Sorry, some of us have lives on the weekends ;) My humblest apologies for having better things to do on a saturday night than to debate gun control with someone who loves to continue to dodge the simple question, "Do you think the US legal system is wrong 50 times as often as it is right?", by making pseudo-statistical arguments without overcoming the sheer numbers, and nitpick choices of examples in arguments without hitting the core of them (I.e., "just because something else is worse doesn't justify something bad"). But, regardless, this thread is about audio compression :)
;) ). Do you mean "arithmatic encoding", perhaps? I have a neat theory for using that, with scaled probabilities, to create an optimal compression ratio (predictive) for thresholded, quantized data, that I came up with after the last slashdot conversation on compression (it was video compression then).
;)
;)
When you do a block DCT or MDCT on an audio signal, you're not looking at a whole page of text's worth. You generally look at a fraction of a second. Speech has little redundancy at this level. However, that isn't what I was referring to. Do you have any background in audio compression? There are two keys in compressing audio using current methods: Frequency masking and signal response. Frequency masking is the fact that when the human ear hears a strong signal, weak signals that are near it in frequency seem to "dissapear" or "merge" with the stronger signal. Signal response (hearing response, frequency sensitivity, etc), is how good, overall, the human mind/ears are at hearing weak signals at various frequencies across the spectrum. By a careful knowledge of these, in music or voice, you can kill off many more frequencies than without it. However, it also is a big CPU consumer to do it very carefully. Cutting out some of the analysis can save you a good bit of CPU - and, in the case of human voice, which tends to be in a very audible range with few masking effects, won't affect your compression rate much.

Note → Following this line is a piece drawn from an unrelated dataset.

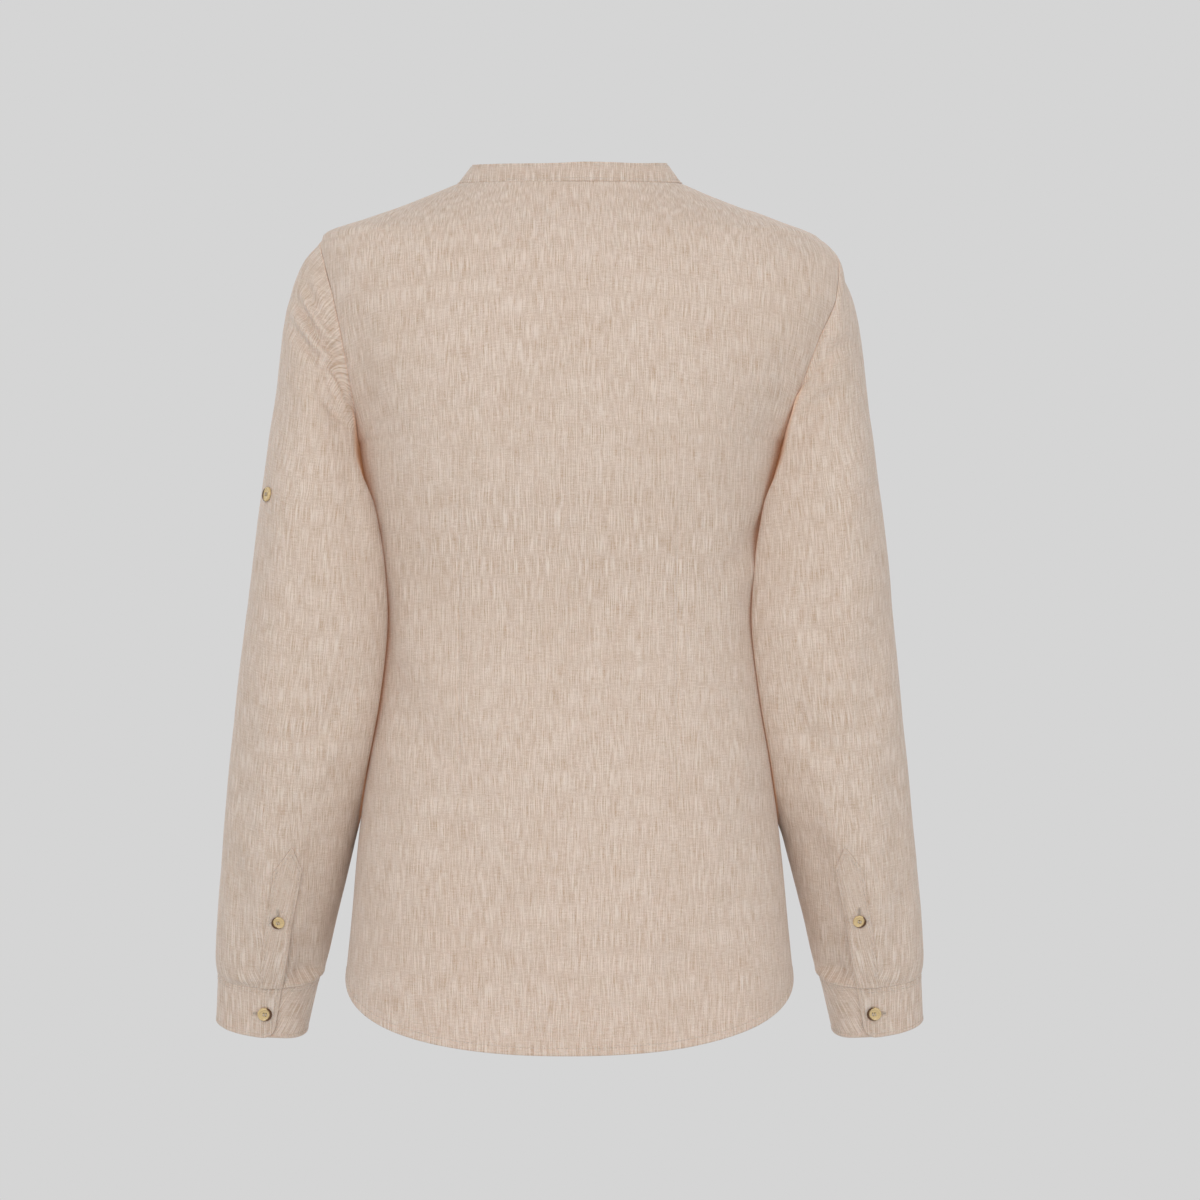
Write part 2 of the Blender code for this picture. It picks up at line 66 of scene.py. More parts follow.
MM = 0.001
UP = np.array([0.0, 0.0, 1.0])
OUTWARD = {"left": 1.0, "right": -1.0}      # which way X leaves the shirt on each side

# ---- Cloth and seams -----------------------------------------------------------------
CLOTH = 1.2 * MM            # wall of one layer of cloth
LAYER_GAP = 0.4 * MM        # between a piece and the one that it lies on
UNDERARM_CLEARANCE = 0.1 * MM  # between the sleeve and the body just below the armhole
SLEEVE_CLEARANCE = 0.12 * MM  # between the sleeve and the side of the body
# How far each sleeve would sink into the body if it could.
SLEEVE_PRESS = {"left": 6 * MM, "right": 13 * MM}
UNDERARM_FADE = 2.2         # rows of the body over which its roundness returns
CLEARANCE_STATIONS = 2.5    # how far down the sleeve the first gives way to the second
SLEEVE_BLEND = 3.0 * MM     # how softly the sleeve's ring turns to follow the body's side
BLEND_STATIONS = 3          # how far down the sleeve that softness grows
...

Second, please, if you can create a good sounding speech synth - especially one that can give inflections, emotion, etc - please, please share it with us. Until then, good luck having something like this work (simply neglecting CPU issues) without sounding like a 50s robot that messes up once a second.
Oh, and to answer your theory about masking out frequencies below 500hz and above 3000hz: No. That will sound so unbelievably awful. First off, lets neglect the fact that someone with a voice like Barry White would be inaudible, and that you'd never hear a 't' or 's'. Ignoring that, that's a silly way to do it. You need a simple curve, even just a simple line graph. It takes little CPU time, and will actually be able to reproduce the original sound well. Arbitrary truncation points are unbearably bad.

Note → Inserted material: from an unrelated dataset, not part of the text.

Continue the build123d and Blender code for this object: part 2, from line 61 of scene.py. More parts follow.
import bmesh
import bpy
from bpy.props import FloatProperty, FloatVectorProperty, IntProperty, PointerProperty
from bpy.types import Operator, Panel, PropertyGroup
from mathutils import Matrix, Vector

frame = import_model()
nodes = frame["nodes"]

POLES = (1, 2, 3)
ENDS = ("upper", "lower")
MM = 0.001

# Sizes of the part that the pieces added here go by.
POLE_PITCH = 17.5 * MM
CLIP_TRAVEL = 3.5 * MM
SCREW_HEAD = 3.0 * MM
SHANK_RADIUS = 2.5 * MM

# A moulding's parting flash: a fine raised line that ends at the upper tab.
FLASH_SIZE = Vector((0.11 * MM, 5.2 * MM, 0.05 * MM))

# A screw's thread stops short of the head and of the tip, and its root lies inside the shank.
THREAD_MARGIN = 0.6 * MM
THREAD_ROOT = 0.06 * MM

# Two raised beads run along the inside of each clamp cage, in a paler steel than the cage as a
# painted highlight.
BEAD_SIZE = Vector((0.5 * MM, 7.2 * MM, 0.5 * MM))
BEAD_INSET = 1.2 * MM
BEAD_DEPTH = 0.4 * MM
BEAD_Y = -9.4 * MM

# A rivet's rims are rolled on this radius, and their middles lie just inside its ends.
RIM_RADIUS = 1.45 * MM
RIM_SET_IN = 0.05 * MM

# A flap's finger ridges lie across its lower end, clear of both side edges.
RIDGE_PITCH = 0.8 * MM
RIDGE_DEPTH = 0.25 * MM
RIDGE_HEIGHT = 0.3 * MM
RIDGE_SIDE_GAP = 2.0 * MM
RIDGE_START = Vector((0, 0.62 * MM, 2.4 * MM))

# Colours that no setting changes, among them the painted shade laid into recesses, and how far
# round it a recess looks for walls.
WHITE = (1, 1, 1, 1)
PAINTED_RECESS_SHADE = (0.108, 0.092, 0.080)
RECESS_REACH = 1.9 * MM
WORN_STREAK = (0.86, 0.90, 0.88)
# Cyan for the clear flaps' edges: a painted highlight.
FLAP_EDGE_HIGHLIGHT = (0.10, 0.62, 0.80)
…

Next, you seem to be of the notion that MP3 encoders are "tweaked towards music". MP3 encoding is a fairly abitrary term. MP3 is a specific format for encoding streamable, quantized, transformed data. You can use any truncation scheme you want - even the silly one you proposed. Most encoders you'll find are tweaked towards the human hearing range - an optimal choice for both voice and music (especially voice, though! Voice compresses very well, because, compared to music, it has most of its energy concentrated in a few signals at any given time).
Next, why use "logarithmic encoding" for compression? Logarithmic encoding is a (poor) way to store raw (uncompressed) audio data - it sacrifices low-level clarity for the ability to represent very loud signals - something seldom of use in normal audio compression applications (have you ever noticed how quiet signals on an 8-bit sound card are very crackly, but the loud ones are clear? Thats the sort of effect logarithmic encoding gives to sound). It is useful in efficient Pulse Code Modulation (PCM) of data for maximizing the number of transmissions over a small number of physical channels, but doesn't even begin to apply as far as storing quantized data is concerned (that would be like using a bubble sort to compute Pi or something
Please... if you're qualified to discuss audio compression, how about the basics? Do you know how to compute an FFT? Do you know why you wouldn't use an FFT for audio or video compression? What about a DCT? MDCT? What do you know about quanization schemes? The advantages/disadvantages to storing quantized data with huffman encoding vs. arithmatic encoding? Have you ever written a single signal processing function? (I've written a whole library). Do you know anything about the subject at all?
If you don't know what you're talking about, please don't be suggesting encoding schemes. There are enough bad ones out there already
- Rei
P.S. - sorry if I seem a bit bitchy. For some reason, they decided to leave us without air conditioning today at work
You know when it's okay to shout fire in a crowded theatre? When it's on fire.